J. Flávio Vieira
Passados
tantos anos, as imagens se vão turvando, surpreendidas, aqui e ali, apenas pela fresta da saudade. A ausência,
antes dolorida como uma chaga aberta, foi, aos poucos , se anestesiando,
bafejada pelo bálsamo do tempo, mas a cicatriz permanece ainda sensível como um queloide. A
vida, depois do cataclismo, precisou ir tomando jeito. Recolhidos os estilhaços
do cristal esfacelado, tentamos recompor o amálgama dos dias e das horas.

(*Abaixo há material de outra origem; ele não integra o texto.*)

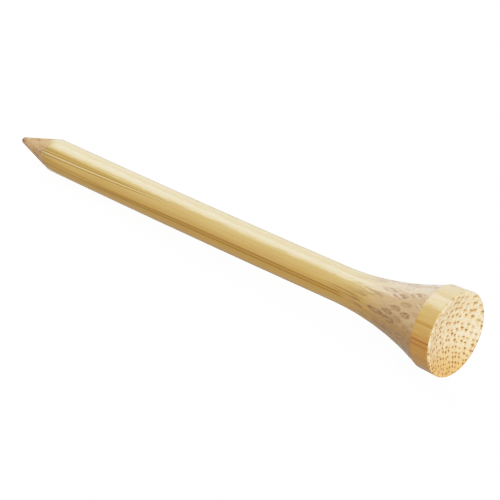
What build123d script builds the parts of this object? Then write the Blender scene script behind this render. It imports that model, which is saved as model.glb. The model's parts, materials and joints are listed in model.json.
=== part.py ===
from build123d import *
from math import acos, asin, atan2, cos, degrees, hypot, sin
import os

# A golf tee turned from one solid stick of bamboo. It is a single piece: nothing comes apart or moves.
# It lies on its side on a flat surface, resting on its head and on the shoulder where its point begins.
# Millimetres. +X runs from the point towards the head, and +Z is up.
# The origin is on that surface, under the middle of the tee's bounding box.

# Driving dimensions
overall_length = 82.6     # from the nose to the rim
shank_diameter = 5.13
point_length = 7.7        # from the nose to the shoulder, where the shank begins
nose_radius = 0.55        # the point is blunt
flare_radius = 44.8       # the hollow curve that swells from the shank to the band
band_length = 2.9         # the short outer wall below the rim
band_draft = 0.1          # the band's radius at the flare is this much less than at the rim
head_diameter = 11.8      # across the rim
rim_land = 0.45           # the flat ring around the cup
rim_rounding = 0.15       # the rim's outer edge
cup_depth = 1.35          # the shallow dish that the ball sits on

# Worked out from them
shank_radius = shank_diameter / 2
head_radius = head_diameter / 2
cup_radius = head_radius - rim_land
band_start = overall_length - band_length
band_start_radius = head_radius - band_draft


def turned_tee():
    """The tee on the X axis, as it comes off the lathe, with its nose at the origin."""
    # The cone runs from the shoulder and touches the nose's ball.
    ball_to_shoulder = hypot(point_length - nose_radius, shank_radius)
    cone_angle = atan2(shank_radius, point_length - nose_radius) - asin(nose_radius / ball_to_shoulder)
    nose_end = (nose_radius * (1 - sin(cone_angle)), nose_radius * cos(cone_angle))
    nose_middle_angle = (acos(0) - cone_angle) / 2
    nose_middle = (nose_radius * (1 - cos(nose_middle_angle)), nose_radius * sin(nose_middle_angle))

    # The flare is one arc that leaves the shank smoothly.
    flare_turn = acos(1 - (band_start_radius - shank_radius) / flare_radius)
    flare_start = band_start - flare_radius * sin(flare_turn)
    flare_middle = (
        flare_start + flare_radius * sin(flare_turn / 2),
        shank_radius + flare_radius * (1 - cos(flare_turn / 2)),
    )

    # The cup is part of a sphere.
    cup_sphere_radius = (cup_radius**2 + cup_depth**2) / (2 * cup_depth)
    cup_middle_angle = asin(cup_radius / cup_sphere_radius) / 2
    cup_bottom = overall_length - cup_depth
    cup_middle = (
        cup_bottom + cup_sphere_radius * (1 - cos(cup_middle_angle)),
        cup_sphere_radius * sin(cup_middle_angle),
    )

    with BuildPart() as tee:
        with BuildSketch(Plane.XZ):
            with BuildLine():
                nose = ThreePointArc((0, 0), nose_middle, nose_end)
                cone = Line(nose @ 1, (point_length, shank_radius))
                shank = Line(cone @ 1, (flare_start, shank_radius))
                flare = ThreePointArc(shank @ 1, flare_middle, (band_start, band_start_radius))
                band = Line(flare @ 1, (overall_length, head_radius))
                land = Line(band @ 1, (overall_length, cup_radius))
                cup = ThreePointArc(land @ 1, cup_middle, (cup_bottom, 0))
                Line(cup @ 1, nose @ 0)
            make_face()
        revolve(axis=Axis.X)
        rim_edges = tee.edges().filter_by(GeomType.CIRCLE).group_by(Axis.X)[-1]
        fillet(rim_edges.sort_by(SortBy.RADIUS)[-1], rim_rounding)
    return tee.part


def laid_down(tee):
    """Tip the tee until head and shoulder touch the surface, and centre it over the origin."""
    # The head touches with one end of its band, whichever sticks out more.
    band_end = overall_length - rim_rounding
    band_end_radius = head_radius - band_draft * rim_rounding / band_length
    start_rise = atan2(band_start_radius - shank_radius, band_start - point_length)
    end_rise = atan2(band_end_radius - shank_radius, band_end - point_length)
    tipped = Rot(0, -degrees(max(start_rise, end_rise)), 0) * tee
    box = tipped.bounding_box()
    return Pos(-box.center().X, 0, -box.min.Z) * tipped


os.makedirs("parts", exist_ok=True)
tee = laid_down(turned_tee())
tee.label = "bamboo_tee"
export_step(tee, "parts/bamboo_tee.step")
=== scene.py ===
import json
from math import asin, atan2, cos, hypot, pi, radians, sin

import bmesh
import bpy
from mathutils import Matrix, Vector


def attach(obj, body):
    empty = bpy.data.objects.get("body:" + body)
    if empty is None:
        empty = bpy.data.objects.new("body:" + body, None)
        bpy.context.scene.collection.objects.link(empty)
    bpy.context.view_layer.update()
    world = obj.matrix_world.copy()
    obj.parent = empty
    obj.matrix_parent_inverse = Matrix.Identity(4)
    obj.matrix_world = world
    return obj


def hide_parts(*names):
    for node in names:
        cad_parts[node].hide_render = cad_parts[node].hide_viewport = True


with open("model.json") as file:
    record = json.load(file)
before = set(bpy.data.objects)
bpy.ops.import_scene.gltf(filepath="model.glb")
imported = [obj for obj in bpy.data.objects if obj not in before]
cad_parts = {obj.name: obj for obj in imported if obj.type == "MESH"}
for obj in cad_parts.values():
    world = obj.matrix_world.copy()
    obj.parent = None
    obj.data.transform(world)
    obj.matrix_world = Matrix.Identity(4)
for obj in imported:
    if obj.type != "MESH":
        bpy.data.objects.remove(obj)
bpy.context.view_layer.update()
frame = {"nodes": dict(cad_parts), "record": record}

mm = 0.001

# the tee's own axis and its main sizes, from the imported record
mounts = {mount["name"]: mount for mount in frame["record"]["mounts"]}
teeAxis = Vector(mounts["rim"]["axis"])
cupBottom = Vector(mounts["ball_seat"]["pos_m"])
rimCentre = cupBottom + teeAxis * teeAxis.dot(Vector(mounts["rim"]["pos_m"]) - cupBottom)
cadPoints = [vertex.co for vertex in frame["nodes"]["bamboo_tee"].data.vertices]
teeLength = teeAxis.dot(rimCentre) - min(teeAxis.dot(point) for point in cadPoints)
nosePoint = rimCentre - teeAxis * teeLength
teeToRow = Matrix.Translation(nosePoint) @ Matrix.Rotation(-asin(teeAxis.z), 4, "Y")
rowToTee = teeToRow.inverted()

shankRadius = mounts["shank"]["dims"]["r_mm"] * mm
shankLength = mounts["shank"]["dims"]["length_mm"] * mm
shankMiddle = (rowToTee @ Vector(mounts["shank"]["pos_m"])).x
shoulder = shankMiddle - shankLength / 2
flareStart = shankMiddle + shankLength / 2
cupDepth = (rimCentre - cupBottom).length
print("frame: tee", round(teeLength / mm, 2), "mm long")


# small node helpers, for shader and geometry trees alike
def put(tree, kind, inputs=(), **settings):
    node = tree.nodes.new(kind)
    for name, value in settings.items():
        setattr(node, name, value)
    for place, value in inputs:
        if isinstance(value, bpy.types.NodeSocket):
            tree.links.new(value, node.inputs[place])
        elif value is not None:
            node.inputs[place].default_value = value
    return node


def calc(tree, operation, first, second=None, third=None, clamp=False):
    inputs = [(0, first), (1, second), (2, third)]
    return put(tree, "ShaderNodeMath", inputs, operation=operation, use_clamp=clamp).outputs[0]


def fade(tree, value, low, high, lowResult=0.0, highResult=1.0):
    inputs = [
        ("Value", value), ("From Min", low), ("From Max", high),
        ("To Min", lowResult), ("To Max", highResult),
    ]
    return put(tree, "ShaderNodeMapRange", inputs, interpolation_type="SMOOTHSTEP").outputs["Result"]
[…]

Restou-nos
o ranço final do caju sorvido , esse travo que lutamos para não obscurecer o dulcíssimo sabor
da polpa que o antecedeu. Afinal, a vida talvez seja exatamente isso : a
capacidade de se ir reconstruindo nosso mundo a cada dilúvio prenunciado, catando
e depositando na Arca os nossos despojos de guerra.
Fecho
os olhos e tento te imaginar nonagenário, como serias hoje. O tempo te teria
sugado todas as forças ? Manterias o vigor mínimo para apreciar os milagres da
existência ? A inexorabilidade dos dias te levaria a um estágio no reino
vegetal antes da mineralidade extrema, destino de todos nós ? Serias um
velhinho lépido, com um mínimo de dignidade, ou apenas mais um objeto de
decoração da casa ? Fecharias o ciclo da vida, retornando à outra extremidade
da infância, ou obterias o privilégio da lucidez, do bom humor e da resignação
que sempre te foram fortes aditivos
existenciais ? Desfrutarias de uma vida ou apenas de sobrevida ?
Estas
perguntas ferem-nos como um punhal, talvez porque carreguem consigo a
impossibilidade de resposta. Pesa-nos a certeza da imponderabilidade de tudo,
do amálgama perecível dos segundos, da finitude líquida e fluida dos casos ,
ocasos e acasos. Nossos sentimentos assentam seus sonhos de perenidade na amorfa e gelatinosa nuvem da impermanência. Resta-nos, tão-somente,
curtir cada vidrinho do cristal despedaçado , onde vemos refletido o divino acaso
que nos pôs juntos na mesma viagem. Ali o caquinho do teu perene bom humor e
que terminou contagiando toda a família. Acolá o fragmento do teu despojamento,
pronto a enfrentar as vicissitudes sem a seriedade que elas pretendem nos
exigir. Adiante o estilhaço da tua complacência ante o sofrimento e a perspectiva
do abismo. Ao lado o pedacinho da tua inteligência que ainda reluz como se
permanecesse imantada. Aos poucos refazemos o cristal que um dia embelezou esse
mundo com seu brilho e sua transparência. Até parece que um dia não se
esfacelou ante os arroubos do tempo. Ganha até um certo ar de perenidade,
sempiternos fragmentos ungidos pela cola da Saudade.